▸ Task: Give the data again exactly, from its opening line through the line in which "flare_radius = 6.1; // [5:0.1:7]" appears.

▸ Collected data:
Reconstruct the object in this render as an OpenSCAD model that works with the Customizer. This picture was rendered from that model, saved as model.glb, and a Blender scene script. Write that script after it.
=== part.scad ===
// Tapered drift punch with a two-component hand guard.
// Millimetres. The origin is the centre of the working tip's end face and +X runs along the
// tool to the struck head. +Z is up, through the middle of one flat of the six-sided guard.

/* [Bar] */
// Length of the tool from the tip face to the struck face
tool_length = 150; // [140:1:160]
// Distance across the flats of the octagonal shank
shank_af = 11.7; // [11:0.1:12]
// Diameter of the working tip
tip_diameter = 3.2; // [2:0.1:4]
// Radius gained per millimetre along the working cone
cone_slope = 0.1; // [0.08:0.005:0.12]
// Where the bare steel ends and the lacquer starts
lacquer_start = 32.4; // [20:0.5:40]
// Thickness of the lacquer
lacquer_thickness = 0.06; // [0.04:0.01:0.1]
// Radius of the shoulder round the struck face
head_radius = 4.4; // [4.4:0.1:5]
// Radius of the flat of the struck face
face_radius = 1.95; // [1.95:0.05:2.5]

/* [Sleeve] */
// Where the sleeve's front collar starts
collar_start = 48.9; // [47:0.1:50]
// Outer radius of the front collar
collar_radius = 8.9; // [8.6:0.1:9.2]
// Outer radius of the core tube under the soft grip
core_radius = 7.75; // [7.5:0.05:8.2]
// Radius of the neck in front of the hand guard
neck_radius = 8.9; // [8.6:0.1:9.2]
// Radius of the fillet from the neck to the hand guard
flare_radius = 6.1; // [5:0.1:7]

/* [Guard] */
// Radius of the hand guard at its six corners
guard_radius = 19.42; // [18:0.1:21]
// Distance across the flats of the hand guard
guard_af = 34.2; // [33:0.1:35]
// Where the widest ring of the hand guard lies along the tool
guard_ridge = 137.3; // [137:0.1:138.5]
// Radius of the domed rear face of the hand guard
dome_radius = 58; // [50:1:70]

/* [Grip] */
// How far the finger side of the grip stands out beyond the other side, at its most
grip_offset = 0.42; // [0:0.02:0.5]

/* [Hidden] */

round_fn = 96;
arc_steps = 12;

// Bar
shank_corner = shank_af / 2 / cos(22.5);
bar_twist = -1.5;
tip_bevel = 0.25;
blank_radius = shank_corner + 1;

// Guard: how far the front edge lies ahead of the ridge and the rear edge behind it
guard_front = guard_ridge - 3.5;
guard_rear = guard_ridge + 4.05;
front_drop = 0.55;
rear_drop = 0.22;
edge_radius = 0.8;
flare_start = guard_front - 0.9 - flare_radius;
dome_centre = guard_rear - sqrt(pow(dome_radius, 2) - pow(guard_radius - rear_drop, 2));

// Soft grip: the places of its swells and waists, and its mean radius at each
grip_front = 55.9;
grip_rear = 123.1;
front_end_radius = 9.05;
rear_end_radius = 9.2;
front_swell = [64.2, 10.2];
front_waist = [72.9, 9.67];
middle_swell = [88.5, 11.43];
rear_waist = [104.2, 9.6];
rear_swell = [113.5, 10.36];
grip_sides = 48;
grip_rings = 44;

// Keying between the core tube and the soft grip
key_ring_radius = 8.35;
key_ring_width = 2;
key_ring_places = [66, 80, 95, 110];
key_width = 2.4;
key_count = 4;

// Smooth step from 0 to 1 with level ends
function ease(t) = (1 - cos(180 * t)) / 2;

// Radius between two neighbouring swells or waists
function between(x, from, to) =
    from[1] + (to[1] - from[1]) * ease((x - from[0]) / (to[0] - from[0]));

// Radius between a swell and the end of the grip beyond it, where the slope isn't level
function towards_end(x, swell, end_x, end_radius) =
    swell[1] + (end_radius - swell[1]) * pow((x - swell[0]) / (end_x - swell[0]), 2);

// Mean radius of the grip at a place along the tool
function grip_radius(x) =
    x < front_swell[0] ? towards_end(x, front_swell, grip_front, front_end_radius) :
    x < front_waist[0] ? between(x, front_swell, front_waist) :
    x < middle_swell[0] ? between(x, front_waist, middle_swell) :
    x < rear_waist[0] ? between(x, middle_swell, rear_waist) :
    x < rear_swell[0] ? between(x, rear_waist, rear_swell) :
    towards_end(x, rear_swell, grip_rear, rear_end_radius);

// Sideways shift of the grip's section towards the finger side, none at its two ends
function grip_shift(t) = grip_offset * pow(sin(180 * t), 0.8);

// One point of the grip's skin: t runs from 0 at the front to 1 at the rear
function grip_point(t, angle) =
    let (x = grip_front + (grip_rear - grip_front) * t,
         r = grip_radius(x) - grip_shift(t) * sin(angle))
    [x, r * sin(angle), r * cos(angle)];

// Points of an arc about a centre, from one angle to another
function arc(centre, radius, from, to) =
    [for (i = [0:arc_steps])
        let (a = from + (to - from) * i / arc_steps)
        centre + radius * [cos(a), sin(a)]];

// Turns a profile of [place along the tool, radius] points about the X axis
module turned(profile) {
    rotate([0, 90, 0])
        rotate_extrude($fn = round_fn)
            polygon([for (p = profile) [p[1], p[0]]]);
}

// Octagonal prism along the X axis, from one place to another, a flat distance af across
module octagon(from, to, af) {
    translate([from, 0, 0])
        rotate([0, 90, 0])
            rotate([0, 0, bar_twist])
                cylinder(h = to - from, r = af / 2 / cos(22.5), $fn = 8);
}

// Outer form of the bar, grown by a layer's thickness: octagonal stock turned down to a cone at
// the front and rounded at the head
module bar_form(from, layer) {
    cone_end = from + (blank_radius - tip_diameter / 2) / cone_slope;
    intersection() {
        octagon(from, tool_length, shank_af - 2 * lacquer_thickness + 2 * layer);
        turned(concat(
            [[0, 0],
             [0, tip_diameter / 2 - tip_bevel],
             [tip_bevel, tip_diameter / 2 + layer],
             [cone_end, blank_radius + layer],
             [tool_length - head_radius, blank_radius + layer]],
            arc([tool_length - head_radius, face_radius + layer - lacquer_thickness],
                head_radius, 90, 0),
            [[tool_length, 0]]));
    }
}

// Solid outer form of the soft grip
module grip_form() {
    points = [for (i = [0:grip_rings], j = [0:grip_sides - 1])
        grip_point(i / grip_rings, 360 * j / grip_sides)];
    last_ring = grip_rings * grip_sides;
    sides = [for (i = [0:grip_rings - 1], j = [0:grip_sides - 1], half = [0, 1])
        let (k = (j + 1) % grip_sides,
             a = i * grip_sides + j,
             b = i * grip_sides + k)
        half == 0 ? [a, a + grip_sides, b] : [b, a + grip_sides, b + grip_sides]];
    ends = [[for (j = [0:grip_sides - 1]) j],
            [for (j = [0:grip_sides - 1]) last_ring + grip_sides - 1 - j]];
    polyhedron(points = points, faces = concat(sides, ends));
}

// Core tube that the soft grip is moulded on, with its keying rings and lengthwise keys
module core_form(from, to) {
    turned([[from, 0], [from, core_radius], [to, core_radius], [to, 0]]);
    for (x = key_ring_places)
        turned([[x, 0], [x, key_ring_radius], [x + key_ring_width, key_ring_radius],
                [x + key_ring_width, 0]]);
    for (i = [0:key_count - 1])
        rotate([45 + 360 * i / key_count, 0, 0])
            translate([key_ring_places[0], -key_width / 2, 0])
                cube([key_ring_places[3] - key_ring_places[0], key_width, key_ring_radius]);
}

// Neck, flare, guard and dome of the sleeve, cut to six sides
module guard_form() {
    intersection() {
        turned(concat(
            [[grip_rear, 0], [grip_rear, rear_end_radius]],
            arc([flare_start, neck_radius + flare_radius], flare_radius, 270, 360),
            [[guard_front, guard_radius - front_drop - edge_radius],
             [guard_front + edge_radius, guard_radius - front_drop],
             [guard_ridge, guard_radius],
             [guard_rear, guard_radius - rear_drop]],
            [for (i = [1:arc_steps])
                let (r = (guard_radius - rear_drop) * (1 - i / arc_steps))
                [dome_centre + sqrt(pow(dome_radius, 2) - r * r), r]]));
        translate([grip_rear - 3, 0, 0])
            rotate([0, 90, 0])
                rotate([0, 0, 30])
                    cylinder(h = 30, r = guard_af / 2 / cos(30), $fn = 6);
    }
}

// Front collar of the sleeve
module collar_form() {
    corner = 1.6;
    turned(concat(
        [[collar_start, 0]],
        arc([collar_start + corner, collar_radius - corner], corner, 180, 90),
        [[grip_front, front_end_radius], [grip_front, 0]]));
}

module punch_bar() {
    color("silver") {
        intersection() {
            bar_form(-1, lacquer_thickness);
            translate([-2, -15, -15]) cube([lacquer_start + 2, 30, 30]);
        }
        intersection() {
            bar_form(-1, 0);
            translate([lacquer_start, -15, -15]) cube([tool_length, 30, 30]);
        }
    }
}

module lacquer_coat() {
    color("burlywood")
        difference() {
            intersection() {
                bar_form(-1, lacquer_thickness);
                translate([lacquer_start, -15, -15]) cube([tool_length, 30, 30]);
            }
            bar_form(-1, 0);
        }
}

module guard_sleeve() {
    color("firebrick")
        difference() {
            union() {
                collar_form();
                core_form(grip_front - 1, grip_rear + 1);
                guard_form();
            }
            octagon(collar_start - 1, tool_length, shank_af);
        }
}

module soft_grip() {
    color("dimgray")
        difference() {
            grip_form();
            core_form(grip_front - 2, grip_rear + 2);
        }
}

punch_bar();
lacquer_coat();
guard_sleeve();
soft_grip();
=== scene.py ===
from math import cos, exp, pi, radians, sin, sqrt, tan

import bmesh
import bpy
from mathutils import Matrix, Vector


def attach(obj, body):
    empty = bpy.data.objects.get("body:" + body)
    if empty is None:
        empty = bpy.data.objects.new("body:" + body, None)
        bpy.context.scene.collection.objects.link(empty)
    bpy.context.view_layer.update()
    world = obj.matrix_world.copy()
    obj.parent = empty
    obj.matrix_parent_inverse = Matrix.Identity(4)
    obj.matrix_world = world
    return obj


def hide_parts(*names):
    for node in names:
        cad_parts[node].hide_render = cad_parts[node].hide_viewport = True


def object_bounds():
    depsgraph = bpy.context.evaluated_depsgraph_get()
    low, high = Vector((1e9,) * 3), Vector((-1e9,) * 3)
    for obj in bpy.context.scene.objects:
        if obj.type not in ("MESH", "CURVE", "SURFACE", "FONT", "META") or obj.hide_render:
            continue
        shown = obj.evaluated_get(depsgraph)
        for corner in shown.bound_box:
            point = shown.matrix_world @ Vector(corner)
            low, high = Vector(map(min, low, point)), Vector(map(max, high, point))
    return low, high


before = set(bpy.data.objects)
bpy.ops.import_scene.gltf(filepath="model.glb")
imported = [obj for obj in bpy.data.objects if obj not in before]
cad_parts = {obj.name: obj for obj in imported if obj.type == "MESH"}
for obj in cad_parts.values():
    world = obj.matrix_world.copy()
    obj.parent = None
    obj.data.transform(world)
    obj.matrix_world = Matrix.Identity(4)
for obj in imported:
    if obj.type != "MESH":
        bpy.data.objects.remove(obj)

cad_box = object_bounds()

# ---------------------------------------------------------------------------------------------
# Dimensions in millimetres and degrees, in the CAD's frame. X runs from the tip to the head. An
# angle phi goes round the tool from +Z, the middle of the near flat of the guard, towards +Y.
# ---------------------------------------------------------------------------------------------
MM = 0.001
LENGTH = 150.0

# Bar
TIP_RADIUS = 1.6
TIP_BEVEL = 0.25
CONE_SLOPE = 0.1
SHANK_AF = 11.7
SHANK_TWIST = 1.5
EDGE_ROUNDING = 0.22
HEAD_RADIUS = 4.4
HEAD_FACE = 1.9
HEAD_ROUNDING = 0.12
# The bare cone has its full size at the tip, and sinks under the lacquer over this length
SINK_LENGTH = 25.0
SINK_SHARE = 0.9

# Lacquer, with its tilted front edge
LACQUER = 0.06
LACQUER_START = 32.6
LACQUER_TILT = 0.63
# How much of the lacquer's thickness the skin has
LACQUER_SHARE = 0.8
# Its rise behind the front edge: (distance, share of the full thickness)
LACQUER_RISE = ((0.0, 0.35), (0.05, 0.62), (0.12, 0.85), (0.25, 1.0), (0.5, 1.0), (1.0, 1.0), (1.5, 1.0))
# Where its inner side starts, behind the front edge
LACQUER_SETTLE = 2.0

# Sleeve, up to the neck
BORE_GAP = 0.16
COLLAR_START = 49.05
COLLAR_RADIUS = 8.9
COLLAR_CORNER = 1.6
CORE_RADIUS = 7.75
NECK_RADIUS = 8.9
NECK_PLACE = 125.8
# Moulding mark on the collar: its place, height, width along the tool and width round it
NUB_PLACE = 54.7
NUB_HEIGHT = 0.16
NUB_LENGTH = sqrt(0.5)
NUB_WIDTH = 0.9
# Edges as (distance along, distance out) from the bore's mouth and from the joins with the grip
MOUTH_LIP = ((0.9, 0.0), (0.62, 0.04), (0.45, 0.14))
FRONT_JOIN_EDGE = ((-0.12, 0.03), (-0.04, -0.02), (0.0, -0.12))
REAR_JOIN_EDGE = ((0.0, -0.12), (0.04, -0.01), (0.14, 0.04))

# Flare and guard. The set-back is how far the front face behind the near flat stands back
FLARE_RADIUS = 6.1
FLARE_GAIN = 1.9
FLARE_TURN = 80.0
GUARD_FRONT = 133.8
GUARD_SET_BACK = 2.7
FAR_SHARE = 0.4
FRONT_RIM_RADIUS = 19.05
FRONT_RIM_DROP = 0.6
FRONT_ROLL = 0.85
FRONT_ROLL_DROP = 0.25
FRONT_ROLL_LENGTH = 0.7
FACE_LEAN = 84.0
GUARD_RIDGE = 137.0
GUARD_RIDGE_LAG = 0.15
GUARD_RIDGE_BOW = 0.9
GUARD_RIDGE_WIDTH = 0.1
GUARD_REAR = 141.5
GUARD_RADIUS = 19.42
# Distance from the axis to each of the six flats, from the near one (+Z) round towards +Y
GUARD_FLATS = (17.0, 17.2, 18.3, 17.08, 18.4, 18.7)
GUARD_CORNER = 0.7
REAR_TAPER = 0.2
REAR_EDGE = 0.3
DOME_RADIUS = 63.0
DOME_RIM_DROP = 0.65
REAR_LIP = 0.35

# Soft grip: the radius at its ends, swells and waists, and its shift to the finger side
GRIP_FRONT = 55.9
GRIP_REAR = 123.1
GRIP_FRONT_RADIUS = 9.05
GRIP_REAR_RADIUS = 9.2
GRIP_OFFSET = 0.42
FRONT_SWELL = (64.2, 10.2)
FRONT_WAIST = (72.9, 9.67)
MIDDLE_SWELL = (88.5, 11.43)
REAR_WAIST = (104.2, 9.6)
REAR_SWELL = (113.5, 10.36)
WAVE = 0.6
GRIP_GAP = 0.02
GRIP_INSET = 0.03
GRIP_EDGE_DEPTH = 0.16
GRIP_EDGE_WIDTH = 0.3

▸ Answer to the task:
Reconstruct the object in this render as an OpenSCAD model that works with the Customizer. This picture was rendered from that model, saved as model.glb, and a Blender scene script. Write that script after it.
=== part.scad ===
// Tapered drift punch with a two-component hand guard.
// Millimetres. The origin is the centre of the working tip's end face and +X runs along the
// tool to the struck head. +Z is up, through the middle of one flat of the six-sided guard.

/* [Bar] */
// Length of the tool from the tip face to the struck face
tool_length = 150; // [140:1:160]
// Distance across the flats of the octagonal shank
shank_af = 11.7; // [11:0.1:12]
// Diameter of the working tip
tip_diameter = 3.2; // [2:0.1:4]
// Radius gained per millimetre along the working cone
cone_slope = 0.1; // [0.08:0.005:0.12]
// Where the bare steel ends and the lacquer starts
lacquer_start = 32.4; // [20:0.5:40]
// Thickness of the lacquer
lacquer_thickness = 0.06; // [0.04:0.01:0.1]
// Radius of the shoulder round the struck face
head_radius = 4.4; // [4.4:0.1:5]
// Radius of the flat of the struck face
face_radius = 1.95; // [1.95:0.05:2.5]

/* [Sleeve] */
// Where the sleeve's front collar starts
collar_start = 48.9; // [47:0.1:50]
// Outer radius of the front collar
collar_radius = 8.9; // [8.6:0.1:9.2]
// Outer radius of the core tube under the soft grip
core_radius = 7.75; // [7.5:0.05:8.2]
// Radius of the neck in front of the hand guard
neck_radius = 8.9; // [8.6:0.1:9.2]
// Radius of the fillet from the neck to the hand guard
flare_radius = 6.1; // [5:0.1:7]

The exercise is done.